EXERCISE: Beginning at the line that contains "Reconstruct the object in this render as an", reproduce every line to the end of the material without changing any of them.
begin MATERIALS PROVIDED
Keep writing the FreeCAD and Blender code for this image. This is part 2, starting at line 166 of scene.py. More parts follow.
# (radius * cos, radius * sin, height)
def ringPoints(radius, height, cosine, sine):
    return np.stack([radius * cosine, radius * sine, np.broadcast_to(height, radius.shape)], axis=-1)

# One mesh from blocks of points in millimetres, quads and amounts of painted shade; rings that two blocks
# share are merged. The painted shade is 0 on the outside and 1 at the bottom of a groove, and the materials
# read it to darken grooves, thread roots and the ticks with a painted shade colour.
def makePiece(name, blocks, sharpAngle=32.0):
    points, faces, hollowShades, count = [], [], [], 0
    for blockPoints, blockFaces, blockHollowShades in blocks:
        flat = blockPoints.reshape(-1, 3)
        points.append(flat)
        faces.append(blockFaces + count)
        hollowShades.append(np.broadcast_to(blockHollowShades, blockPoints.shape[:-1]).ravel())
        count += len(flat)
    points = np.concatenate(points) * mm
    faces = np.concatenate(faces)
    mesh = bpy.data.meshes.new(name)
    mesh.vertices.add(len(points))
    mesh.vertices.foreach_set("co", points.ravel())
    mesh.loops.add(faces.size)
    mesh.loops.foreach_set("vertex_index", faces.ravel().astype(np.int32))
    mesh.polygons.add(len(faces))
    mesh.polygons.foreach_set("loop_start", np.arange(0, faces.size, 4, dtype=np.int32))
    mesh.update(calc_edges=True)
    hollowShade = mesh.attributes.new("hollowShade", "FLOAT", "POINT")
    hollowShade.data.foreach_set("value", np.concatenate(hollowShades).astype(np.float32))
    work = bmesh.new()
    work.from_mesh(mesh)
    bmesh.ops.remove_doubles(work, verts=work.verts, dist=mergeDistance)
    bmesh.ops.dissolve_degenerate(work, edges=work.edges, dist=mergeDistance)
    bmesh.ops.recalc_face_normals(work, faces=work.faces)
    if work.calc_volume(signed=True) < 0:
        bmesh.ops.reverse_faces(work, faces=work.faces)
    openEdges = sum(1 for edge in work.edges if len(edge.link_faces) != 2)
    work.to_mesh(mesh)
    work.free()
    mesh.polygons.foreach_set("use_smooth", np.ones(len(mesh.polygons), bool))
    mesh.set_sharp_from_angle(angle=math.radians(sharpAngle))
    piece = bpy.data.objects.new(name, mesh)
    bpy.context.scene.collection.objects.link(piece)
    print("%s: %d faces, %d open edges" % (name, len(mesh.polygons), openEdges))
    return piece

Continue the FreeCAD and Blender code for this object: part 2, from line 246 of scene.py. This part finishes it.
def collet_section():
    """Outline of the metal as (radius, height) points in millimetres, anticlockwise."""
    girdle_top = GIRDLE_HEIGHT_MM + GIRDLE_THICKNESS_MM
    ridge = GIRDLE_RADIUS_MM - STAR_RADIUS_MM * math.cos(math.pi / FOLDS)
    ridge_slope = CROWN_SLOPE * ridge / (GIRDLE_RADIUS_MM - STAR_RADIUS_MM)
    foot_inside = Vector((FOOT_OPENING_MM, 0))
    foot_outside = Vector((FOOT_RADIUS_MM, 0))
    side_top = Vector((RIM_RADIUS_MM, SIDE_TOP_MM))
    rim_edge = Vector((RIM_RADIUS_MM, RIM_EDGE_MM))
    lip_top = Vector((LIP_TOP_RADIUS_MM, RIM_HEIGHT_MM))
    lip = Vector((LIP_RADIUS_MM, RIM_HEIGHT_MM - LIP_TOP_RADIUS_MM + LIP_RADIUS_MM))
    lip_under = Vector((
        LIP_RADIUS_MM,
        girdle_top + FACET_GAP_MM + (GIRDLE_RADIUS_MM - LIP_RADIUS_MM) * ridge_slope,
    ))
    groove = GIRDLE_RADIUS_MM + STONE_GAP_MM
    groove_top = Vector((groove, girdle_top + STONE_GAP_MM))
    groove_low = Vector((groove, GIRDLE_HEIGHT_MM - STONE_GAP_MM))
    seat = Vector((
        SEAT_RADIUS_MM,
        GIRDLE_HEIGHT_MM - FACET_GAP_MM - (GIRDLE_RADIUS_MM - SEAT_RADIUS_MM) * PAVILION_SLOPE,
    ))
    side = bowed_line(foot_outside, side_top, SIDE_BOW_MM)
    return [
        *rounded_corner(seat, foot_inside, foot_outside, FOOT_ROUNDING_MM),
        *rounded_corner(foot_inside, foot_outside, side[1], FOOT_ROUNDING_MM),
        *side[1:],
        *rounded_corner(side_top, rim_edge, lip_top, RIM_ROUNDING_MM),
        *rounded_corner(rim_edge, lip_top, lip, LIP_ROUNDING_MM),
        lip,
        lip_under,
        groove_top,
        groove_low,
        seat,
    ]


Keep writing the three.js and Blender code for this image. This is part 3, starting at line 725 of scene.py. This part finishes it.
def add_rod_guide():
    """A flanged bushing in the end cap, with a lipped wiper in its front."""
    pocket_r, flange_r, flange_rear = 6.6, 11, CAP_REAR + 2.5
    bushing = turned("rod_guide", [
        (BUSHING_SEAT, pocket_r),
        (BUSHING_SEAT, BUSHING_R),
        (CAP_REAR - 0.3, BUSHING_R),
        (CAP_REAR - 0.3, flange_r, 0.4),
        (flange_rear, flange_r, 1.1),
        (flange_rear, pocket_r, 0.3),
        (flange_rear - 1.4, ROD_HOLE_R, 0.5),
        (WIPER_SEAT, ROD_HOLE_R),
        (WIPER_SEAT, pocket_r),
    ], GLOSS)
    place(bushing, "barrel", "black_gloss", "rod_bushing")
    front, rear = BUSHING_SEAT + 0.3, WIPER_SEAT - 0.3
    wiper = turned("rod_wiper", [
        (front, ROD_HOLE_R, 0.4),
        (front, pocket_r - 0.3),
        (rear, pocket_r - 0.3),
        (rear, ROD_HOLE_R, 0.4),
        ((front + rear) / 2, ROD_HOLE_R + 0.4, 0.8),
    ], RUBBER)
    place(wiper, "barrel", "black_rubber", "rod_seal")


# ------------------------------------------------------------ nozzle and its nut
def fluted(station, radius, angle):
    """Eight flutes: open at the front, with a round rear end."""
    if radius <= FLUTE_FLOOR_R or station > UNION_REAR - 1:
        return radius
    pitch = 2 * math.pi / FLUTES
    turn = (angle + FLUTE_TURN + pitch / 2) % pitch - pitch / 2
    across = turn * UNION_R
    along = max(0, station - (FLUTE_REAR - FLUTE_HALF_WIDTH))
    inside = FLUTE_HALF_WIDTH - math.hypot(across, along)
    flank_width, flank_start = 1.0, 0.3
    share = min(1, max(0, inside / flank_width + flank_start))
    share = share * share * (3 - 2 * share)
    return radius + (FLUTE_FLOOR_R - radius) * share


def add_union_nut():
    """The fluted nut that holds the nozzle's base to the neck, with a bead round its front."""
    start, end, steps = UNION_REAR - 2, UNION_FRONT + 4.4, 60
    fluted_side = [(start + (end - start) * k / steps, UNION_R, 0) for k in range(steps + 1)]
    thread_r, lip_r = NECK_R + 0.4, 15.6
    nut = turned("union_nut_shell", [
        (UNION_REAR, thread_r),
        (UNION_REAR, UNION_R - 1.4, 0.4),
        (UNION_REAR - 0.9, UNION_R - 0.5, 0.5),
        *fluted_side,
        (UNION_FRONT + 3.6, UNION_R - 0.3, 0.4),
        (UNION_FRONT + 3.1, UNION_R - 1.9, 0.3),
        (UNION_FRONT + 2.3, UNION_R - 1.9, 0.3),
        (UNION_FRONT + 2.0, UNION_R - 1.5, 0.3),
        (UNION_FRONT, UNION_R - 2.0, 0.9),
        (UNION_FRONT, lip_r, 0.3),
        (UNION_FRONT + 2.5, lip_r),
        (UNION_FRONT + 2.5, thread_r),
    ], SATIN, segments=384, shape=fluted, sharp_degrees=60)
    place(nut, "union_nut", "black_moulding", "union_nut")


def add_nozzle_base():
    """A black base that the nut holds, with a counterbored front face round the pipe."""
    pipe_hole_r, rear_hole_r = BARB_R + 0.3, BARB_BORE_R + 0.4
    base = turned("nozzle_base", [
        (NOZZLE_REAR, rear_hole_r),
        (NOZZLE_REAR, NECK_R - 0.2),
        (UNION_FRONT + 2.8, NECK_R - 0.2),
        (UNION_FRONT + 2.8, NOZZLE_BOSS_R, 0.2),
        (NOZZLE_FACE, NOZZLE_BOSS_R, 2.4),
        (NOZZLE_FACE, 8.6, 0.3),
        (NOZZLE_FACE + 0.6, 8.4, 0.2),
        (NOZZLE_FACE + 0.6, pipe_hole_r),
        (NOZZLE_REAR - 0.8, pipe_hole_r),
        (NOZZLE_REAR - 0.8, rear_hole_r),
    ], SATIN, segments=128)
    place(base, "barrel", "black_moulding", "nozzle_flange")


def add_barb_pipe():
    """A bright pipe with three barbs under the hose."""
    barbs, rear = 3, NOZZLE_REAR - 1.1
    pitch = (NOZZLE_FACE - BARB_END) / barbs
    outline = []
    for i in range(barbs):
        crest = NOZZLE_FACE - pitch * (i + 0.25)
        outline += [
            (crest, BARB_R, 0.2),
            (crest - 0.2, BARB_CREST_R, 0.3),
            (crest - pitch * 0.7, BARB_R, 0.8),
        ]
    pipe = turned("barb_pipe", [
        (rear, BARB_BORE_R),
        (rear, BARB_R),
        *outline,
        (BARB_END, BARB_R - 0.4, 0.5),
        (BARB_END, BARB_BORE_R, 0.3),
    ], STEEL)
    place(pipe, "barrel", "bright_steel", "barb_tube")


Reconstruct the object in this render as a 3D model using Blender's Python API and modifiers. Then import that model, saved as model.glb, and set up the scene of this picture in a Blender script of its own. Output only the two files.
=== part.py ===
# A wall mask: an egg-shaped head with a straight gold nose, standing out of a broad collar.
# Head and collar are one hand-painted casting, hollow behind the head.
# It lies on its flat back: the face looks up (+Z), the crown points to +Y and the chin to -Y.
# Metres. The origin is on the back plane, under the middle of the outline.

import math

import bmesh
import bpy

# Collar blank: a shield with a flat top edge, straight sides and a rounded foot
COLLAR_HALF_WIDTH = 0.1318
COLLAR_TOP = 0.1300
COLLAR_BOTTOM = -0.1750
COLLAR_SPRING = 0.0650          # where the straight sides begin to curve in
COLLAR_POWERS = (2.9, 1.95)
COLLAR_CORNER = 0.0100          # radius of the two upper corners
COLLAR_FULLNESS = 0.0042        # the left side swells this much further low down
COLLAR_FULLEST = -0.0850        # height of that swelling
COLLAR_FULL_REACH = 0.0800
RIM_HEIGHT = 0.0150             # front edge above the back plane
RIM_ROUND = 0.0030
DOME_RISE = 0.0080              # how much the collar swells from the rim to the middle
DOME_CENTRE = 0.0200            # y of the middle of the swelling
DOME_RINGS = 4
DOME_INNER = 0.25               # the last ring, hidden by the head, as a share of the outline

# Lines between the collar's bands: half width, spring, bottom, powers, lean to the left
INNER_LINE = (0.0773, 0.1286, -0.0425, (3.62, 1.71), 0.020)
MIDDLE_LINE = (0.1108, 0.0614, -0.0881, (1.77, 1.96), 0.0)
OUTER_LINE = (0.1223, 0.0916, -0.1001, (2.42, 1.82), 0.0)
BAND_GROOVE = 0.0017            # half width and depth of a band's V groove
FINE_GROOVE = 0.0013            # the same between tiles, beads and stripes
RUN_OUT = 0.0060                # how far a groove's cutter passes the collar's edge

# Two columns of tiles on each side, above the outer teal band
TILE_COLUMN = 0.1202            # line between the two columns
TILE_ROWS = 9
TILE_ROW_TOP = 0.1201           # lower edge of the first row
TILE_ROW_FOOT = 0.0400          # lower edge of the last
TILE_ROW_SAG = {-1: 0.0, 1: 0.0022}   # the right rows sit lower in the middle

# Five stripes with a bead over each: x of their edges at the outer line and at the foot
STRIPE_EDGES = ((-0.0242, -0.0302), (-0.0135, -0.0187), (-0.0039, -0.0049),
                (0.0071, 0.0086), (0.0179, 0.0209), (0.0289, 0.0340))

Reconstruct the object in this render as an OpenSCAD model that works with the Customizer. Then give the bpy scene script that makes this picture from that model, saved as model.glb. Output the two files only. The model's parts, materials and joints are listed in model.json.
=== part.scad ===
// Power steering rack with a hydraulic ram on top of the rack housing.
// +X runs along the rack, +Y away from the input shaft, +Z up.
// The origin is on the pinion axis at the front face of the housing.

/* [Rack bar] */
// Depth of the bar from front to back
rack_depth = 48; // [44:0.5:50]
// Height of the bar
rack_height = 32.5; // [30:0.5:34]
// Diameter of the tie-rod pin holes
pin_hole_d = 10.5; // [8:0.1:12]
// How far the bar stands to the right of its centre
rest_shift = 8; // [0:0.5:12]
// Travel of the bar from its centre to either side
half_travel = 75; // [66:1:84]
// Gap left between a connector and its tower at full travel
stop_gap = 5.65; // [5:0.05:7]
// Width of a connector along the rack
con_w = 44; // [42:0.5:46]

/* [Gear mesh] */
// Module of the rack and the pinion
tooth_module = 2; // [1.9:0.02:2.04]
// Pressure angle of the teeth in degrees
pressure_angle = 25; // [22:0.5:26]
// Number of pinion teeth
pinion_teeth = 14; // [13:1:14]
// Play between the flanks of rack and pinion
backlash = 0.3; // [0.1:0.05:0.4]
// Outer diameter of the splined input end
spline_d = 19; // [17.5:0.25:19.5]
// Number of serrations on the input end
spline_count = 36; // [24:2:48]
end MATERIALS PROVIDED
SOLUTION TO THIS PROBLEM:
Reconstruct the object in this render as an OpenSCAD model that works with the Customizer. Then give the bpy scene script that makes this picture from that model, saved as model.glb. Output the two files only. The model's parts, materials and joints are listed in model.json.
=== part.scad ===
// Power steering rack with a hydraulic ram on top of the rack housing.
// +X runs along the rack, +Y away from the input shaft, +Z up.
// The origin is on the pinion axis at the front face of the housing.

/* [Rack bar] */
// Depth of the bar from front to back
rack_depth = 48; // [44:0.5:50]
// Height of the bar
rack_height = 32.5; // [30:0.5:34]
// Diameter of the tie-rod pin holes
pin_hole_d = 10.5; // [8:0.1:12]
// How far the bar stands to the right of its centre
rest_shift = 8; // [0:0.5:12]
// Travel of the bar from its centre to either side
half_travel = 75; // [66:1:84]
// Gap left between a connector and its tower at full travel
stop_gap = 5.65; // [5:0.05:7]
// Width of a connector along the rack
con_w = 44; // [42:0.5:46]

/* [Gear mesh] */
// Module of the rack and the pinion
tooth_module = 2; // [1.9:0.02:2.04]
// Pressure angle of the teeth in degrees
pressure_angle = 25; // [22:0.5:26]
// Number of pinion teeth
pinion_teeth = 14; // [13:1:14]
// Play between the flanks of rack and pinion
backlash = 0.3; // [0.1:0.05:0.4]
// Outer diameter of the splined input end
spline_d = 19; // [17.5:0.25:19.5]
// Number of serrations on the input end
spline_count = 36; // [24:2:48]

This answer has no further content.